If he is an adult, a shot and booster should be sufficient (plus, of course, rabies vaccine) The multiple shots are a good idea for puppies since you don't know exactly when the maternal antibodies (the immunity puppies get from their mother's milk, and which blocks the vaccintion) is going to give out. As for a six in one - Corona is unlikely and mild - don't know if that's different in other countries. It's sort of a vaccination looking for a disease.


----------



## Juramentado (Sep 24, 2012)

he already got his rabies vaccine and he got that a day before he got his 6in1..
and as i just read from the stickies. that was actually dangerous.
my vet is a really good person but by him giving my dog 6in1 a day after a rabbies vaccine.. should i definitely change vets? 
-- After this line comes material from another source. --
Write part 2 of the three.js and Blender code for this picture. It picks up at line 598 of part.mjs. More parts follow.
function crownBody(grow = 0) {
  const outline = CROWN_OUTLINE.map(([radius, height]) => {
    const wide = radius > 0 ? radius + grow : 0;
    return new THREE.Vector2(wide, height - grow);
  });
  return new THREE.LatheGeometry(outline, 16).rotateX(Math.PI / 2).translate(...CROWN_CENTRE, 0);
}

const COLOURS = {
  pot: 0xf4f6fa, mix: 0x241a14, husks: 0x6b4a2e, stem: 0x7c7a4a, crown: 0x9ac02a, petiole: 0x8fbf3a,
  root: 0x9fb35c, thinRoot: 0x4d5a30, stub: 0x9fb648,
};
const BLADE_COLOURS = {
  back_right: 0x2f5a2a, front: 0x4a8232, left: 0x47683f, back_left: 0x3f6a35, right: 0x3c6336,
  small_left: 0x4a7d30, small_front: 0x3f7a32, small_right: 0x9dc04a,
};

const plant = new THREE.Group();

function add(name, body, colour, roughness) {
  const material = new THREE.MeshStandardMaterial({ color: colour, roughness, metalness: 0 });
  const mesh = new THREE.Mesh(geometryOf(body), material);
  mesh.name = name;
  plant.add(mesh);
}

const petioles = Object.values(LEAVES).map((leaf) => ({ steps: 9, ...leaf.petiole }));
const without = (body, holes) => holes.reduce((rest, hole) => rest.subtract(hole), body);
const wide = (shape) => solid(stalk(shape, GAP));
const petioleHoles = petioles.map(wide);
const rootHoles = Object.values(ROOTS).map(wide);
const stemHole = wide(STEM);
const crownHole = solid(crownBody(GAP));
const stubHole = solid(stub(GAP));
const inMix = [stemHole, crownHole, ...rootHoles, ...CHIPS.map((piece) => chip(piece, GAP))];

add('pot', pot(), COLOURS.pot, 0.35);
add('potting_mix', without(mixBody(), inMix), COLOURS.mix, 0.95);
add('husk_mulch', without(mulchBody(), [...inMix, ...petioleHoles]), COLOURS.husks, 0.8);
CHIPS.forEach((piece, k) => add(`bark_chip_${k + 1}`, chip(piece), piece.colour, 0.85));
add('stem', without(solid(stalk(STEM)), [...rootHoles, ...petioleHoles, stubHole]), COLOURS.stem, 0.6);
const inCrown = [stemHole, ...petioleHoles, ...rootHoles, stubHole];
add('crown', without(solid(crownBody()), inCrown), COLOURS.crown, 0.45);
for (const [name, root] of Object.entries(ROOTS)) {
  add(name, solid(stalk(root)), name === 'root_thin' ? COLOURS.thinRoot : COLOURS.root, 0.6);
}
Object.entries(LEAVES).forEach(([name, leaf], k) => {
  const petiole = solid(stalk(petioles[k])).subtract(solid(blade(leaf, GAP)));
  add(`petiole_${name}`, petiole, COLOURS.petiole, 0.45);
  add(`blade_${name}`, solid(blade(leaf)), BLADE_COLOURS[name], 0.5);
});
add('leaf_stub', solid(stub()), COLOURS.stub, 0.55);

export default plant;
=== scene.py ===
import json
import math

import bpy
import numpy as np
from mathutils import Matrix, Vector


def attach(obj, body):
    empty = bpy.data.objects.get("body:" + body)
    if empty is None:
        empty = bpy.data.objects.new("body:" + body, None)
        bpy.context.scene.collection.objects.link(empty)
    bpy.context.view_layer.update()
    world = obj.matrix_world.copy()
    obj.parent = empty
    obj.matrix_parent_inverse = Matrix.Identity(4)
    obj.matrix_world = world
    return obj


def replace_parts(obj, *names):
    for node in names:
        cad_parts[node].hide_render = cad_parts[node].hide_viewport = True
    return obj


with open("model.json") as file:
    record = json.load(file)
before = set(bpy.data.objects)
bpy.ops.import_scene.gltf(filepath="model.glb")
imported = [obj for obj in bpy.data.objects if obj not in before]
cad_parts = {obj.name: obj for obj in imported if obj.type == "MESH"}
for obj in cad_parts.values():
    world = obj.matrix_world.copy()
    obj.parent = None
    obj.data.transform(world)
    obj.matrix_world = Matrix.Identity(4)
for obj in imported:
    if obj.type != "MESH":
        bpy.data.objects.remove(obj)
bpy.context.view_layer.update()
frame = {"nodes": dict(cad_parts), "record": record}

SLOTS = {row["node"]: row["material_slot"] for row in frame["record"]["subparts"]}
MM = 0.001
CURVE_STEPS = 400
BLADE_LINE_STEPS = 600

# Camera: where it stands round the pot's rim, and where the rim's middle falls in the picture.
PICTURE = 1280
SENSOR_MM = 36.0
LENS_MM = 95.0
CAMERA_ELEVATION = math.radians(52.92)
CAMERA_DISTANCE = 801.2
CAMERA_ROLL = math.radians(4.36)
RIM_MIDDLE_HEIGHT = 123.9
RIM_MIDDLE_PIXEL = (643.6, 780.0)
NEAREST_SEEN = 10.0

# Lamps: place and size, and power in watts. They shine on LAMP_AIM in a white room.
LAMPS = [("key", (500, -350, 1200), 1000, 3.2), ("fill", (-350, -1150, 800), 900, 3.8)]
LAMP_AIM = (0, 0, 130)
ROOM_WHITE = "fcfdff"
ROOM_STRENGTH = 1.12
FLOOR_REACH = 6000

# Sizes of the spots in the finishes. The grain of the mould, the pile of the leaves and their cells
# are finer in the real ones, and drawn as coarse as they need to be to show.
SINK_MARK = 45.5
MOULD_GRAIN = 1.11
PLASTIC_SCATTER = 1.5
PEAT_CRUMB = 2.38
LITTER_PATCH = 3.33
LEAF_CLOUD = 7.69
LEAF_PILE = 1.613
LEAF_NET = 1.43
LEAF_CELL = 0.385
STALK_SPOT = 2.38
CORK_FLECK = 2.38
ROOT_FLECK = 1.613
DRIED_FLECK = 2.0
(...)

also how long does the protection of one shot of booster last?
i didn't find it in the stickies or i guess i missed it


----------



## Willowy (Dec 10, 2007)

There's no real definitive answer as to how long a booster shot "lasts", as this depends on the individual dog's immune system. Sometimes, particularly if a dog is sick when vaccinated, the vaccine doesn't take at all :/. But if it does take, immunity usually lasts at least 3 years, possibly for the dog's whole lifetime. So any further boosters may not be necessary at all. But I think that if I lived in the Philippines, I'd go with a 3-year vaccine schedule. There is a blood test (the aforementioned titers) you can do to determine the level of antibodies, but I bet it would be really hard to find a vet who knows anything about that and it would probably be really expensive. You can ask, though.

I wouldn't switch vets unless yours gets really pushy when you tell him how you want to do things. As long as a vet is good with my pets and knowledgable about what ails them, I'm willing to put up with some things.


----------



## PatriciafromCO (Oct 7, 2012)

it is your choice, but I would find another vet as you said (can be dangerious in these actions) my dogs life has no room for OOPS!


----------



## owutaqt (Oct 15, 2012)

My vet wanted to give our pup her rabies shot the same day as her 6in1 and I refused, I personally think its better to wait. I don't think it makes them a bad vet, just one who is not very informed on the dangers of it.


----------